Synergy of nitrogen dopants and cobalt single atoms in calcium niobate nanosheets for photocatalytic oxygen evolution

The successful separation of photoexcited charge carriers and their effective utilization are crucial for overcoming the slow kinetics of the four-electron process for photocatalytic oxygen evolution. Herein, a novel strategy utilizing urea as a source of N-doping on Ca₂Nb₃O₁₀ nanosheets is adopted, followed by the successful deposition of Co single atoms (Co-SAs) to achieve a synergistic effect. The presence of N-dopants and Co-SAs is validated via various experimental techniques.

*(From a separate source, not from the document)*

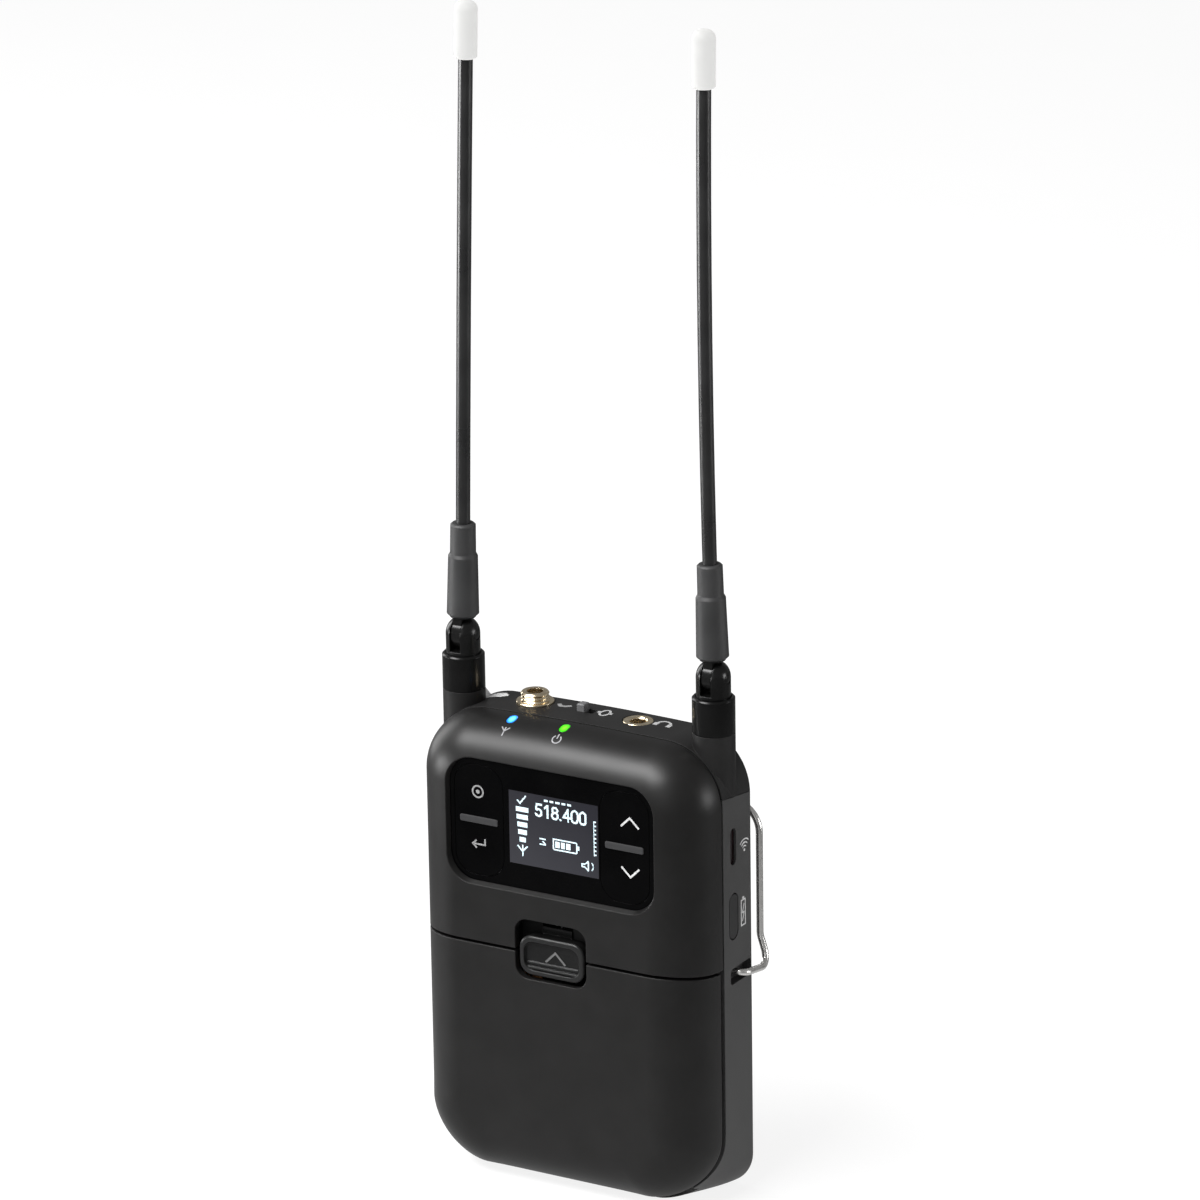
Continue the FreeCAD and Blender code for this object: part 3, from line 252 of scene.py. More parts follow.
def add_piece(name, mesh, finish):
    """A new object with its finish from a mesh that is being built."""
    data = bpy.data.meshes.new(name)
    mesh.to_mesh(data)
    mesh.free()
    piece = bpy.data.objects.new(name, data)
    bpy.context.scene.collection.objects.link(piece)
    data.materials.append(finish)
    return piece


def arc(cx, cy, radius, start, end, steps=18):
    """Points along an arc in degrees, counted from the right and turning upwards."""
    turns = [math.radians(start + (end - start) * k / steps) for k in range(steps + 1)]
    return [(cx + radius * math.cos(t), cy + radius * math.sin(t)) for t in turns]


def finer(line, step):
    """The same line with a point at least every step."""
    points = [Vector(line[0])]
    for start, end in zip(line, line[1:]):
        start, end = Vector(start), Vector(end)
        count = max(1, math.ceil((end - start).length / step))
        points += [start.lerp(end, k / count) for k in range(1, count + 1)]
    return points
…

It is also observed that the presence of N-doping contributed towards the deposition of higher content of Co-SAs (0.21 wt%) in Ca₂Nb₃O_10−xN_x-Co_SA nanosheets compared to 0.15 wt% for non-doped Ca₂Nb₃O₁₀-Co_SA. The optimized Ca₂Nb₃O_10−xN_x-Co_SA nanosheets exhibited an impressive photocatalytic O₂ evolution of ∼727.22 µmol g⁻¹ h⁻¹ via the synergy of N-dopants and Co-SAs. As a result, the O₂ evolution response of Ca₂Nb₃O_10−xN_x-Co_SA is 3.6 times higher than that of pristine Ca₂Nb₃O₁₀ nanosheets (201.26 µmol g⁻¹ h⁻¹), 2.24 times better than Ca₂Nb₃O_10−xN_x nanosheets (323.42 µmol g⁻¹ h⁻¹), and 1.77 times higher compared to Ca₂Nb₃O₁₀-Co_SA, (409.33 µmol g⁻¹ h⁻¹), which clearly demonstrated the synergistic effect of N-dopants and Co-SAs in Ca₂Nb₃O_10−xN_x-Co_SA nanosheets. Based on the findings of various characterization techniques, the co-presence of N-dopants and Co-SAs is observed to contribute towards better charge carrier separation, and utilization to achieve superior photocatalytic response. Thus, this study presents a novel approach for incorporating N-dopants and Co-SAs on Ca₂Nb₃O₁₀ nanosheets, which can be extended to a wide range of nanosheets produced by the soft chemical exfoliation method.